Total traffic acquisition cost or TAC was down 7.7% sequentially but up 9.1% year over year.
TAC paid out to network partners decreased 11.5% sequentially but increased 2.7% year over year. Given mobile search carries higher TAC, the increase in mobile search revenues is driving related TAC, according to management.
TAC for distribution arrangements was down 3.5% sequentially but up 16.6% year over year.
Cost per click (CPC) on Google sites was up 5% sequentially but down 19% from the year-ago quarter. Cost-per-impression on Google Network Members' properties decreased 14% sequentially but increased 1% year over year.

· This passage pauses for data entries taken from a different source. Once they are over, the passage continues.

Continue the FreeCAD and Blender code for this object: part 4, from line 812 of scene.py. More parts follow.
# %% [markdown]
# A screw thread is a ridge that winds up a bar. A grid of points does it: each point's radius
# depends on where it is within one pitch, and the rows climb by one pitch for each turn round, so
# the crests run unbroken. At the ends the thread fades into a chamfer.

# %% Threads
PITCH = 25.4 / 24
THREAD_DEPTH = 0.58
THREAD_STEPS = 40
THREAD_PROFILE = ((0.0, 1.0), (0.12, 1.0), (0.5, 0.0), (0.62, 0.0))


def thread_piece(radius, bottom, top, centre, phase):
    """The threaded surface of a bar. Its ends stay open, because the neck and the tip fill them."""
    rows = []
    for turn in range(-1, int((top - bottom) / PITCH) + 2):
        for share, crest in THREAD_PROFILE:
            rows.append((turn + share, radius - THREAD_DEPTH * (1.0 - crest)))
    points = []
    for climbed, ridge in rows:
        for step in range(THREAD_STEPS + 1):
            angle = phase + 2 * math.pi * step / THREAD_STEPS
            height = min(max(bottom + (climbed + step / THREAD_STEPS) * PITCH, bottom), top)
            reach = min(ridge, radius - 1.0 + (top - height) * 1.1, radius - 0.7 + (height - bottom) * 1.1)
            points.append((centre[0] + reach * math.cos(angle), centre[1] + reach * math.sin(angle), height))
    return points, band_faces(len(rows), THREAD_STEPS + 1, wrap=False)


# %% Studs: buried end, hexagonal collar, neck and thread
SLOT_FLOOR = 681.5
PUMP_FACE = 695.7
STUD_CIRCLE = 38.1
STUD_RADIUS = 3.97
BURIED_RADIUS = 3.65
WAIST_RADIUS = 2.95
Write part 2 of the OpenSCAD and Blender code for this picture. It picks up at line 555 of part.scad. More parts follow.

Paid clicks on Google properties were down 9% sequentially but up 39% from the year-ago quarter. Google Impressions on Google Network Members' properties increased 5% on a sequential and 6% on a year-over-year basis.
Operating expenses, including the impact of the EC fine, were $13.7 billion. However, excluding the same, operating expenses rose 20% year over year to $12 billion.
Excluding the impact of the EC fine, operating income was $8.3 billion, up 9% year over year on an operating margin of 23%.
At the end of the first quarter, Alphabet had a solid balance sheet, with cash & cash equivalents, and marketable securities of around $113.5 billion, up from $109.1 billion in the prior-quarter period. The company generated around $12 billion cash from operations in the first quarter and spent $4.6 billion on capex, netting a free cash flow of $7.4 billion.
How Have Estimates Been Moving Since Then?
In the past month, investors have witnessed a downward trend in fresh estimates.
Currently, Alphabet has a nice Growth Score of B, a grade with the same score on the momentum front. Charting a somewhat similar path, the stock was allocated a grade of C on the value side, putting it in the middle 20% for this investment strategy.
Overall, the stock has an aggregate VGM Score of B. If you aren't focused on one strategy, this score is the one you should be interested in.
Estimates have been broadly trending downward for the stock, and the magnitude of these revisions indicates a downward shift. Notably, Alphabet has a Zacks Rank #3 (Hold). We expect an in-line return from the stock in the next few months.